WHSA
- Brule, Wisconsin; United States;
- Broadcast area: Duluth/Superior
- Frequency: 89.9 MHz
- Branding: WPR News and Classical

Programming
- Format: Public radio, Classical music, News
- Affiliations: Wisconsin Public Radio NPR American Public Media

Ownership
- Owner: State of Wisconsin - Educational Communications Board

History
- First air date: 1952
- Call sign meaning: W-Hayward, Superior, Ashland (major cities in station's coverage area)

Technical information
- Licensing authority: FCC
- Facility ID: 63089
- Class: C1
- ERP: 92,000 watts
- HAAT: 157 meters (515 ft)

Links
- Public license information: Public file; LMS;
- Webcast: Listen Live
- Website: wpr.org

= WHSA =

WHSA (89.9 FM) is an American radio station licensed to Brule, Wisconsin, and serving the Duluth/Superior area.
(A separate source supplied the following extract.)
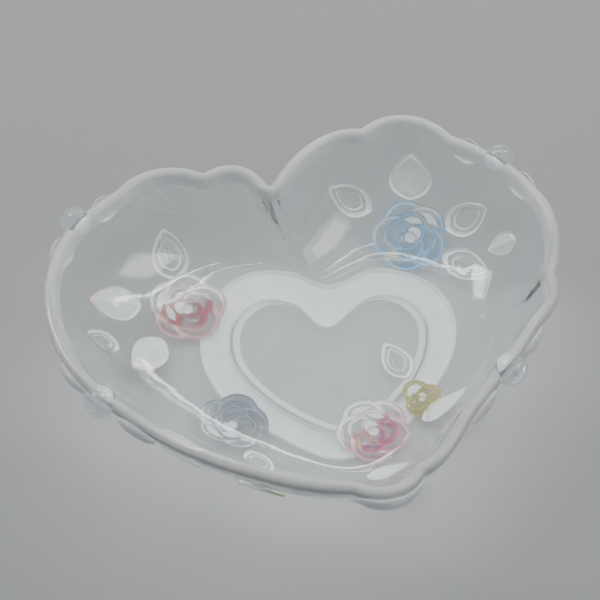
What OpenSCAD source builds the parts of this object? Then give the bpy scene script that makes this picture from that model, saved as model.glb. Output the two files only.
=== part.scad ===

The station is part of Wisconsin Public Radio (WPR), and airs WPR's "NPR News and Classical Network", consisting of classical music and news and talk programming. WHSA also broadcasts regional news and programming from studios in the Holden Fine Arts Center at the University of Wisconsin-Superior.

- See also Wisconsin Public Radio

==Translators==
WHSA was relayed by an additional translator station W284AN. This has now been removed from the FCC FM Query.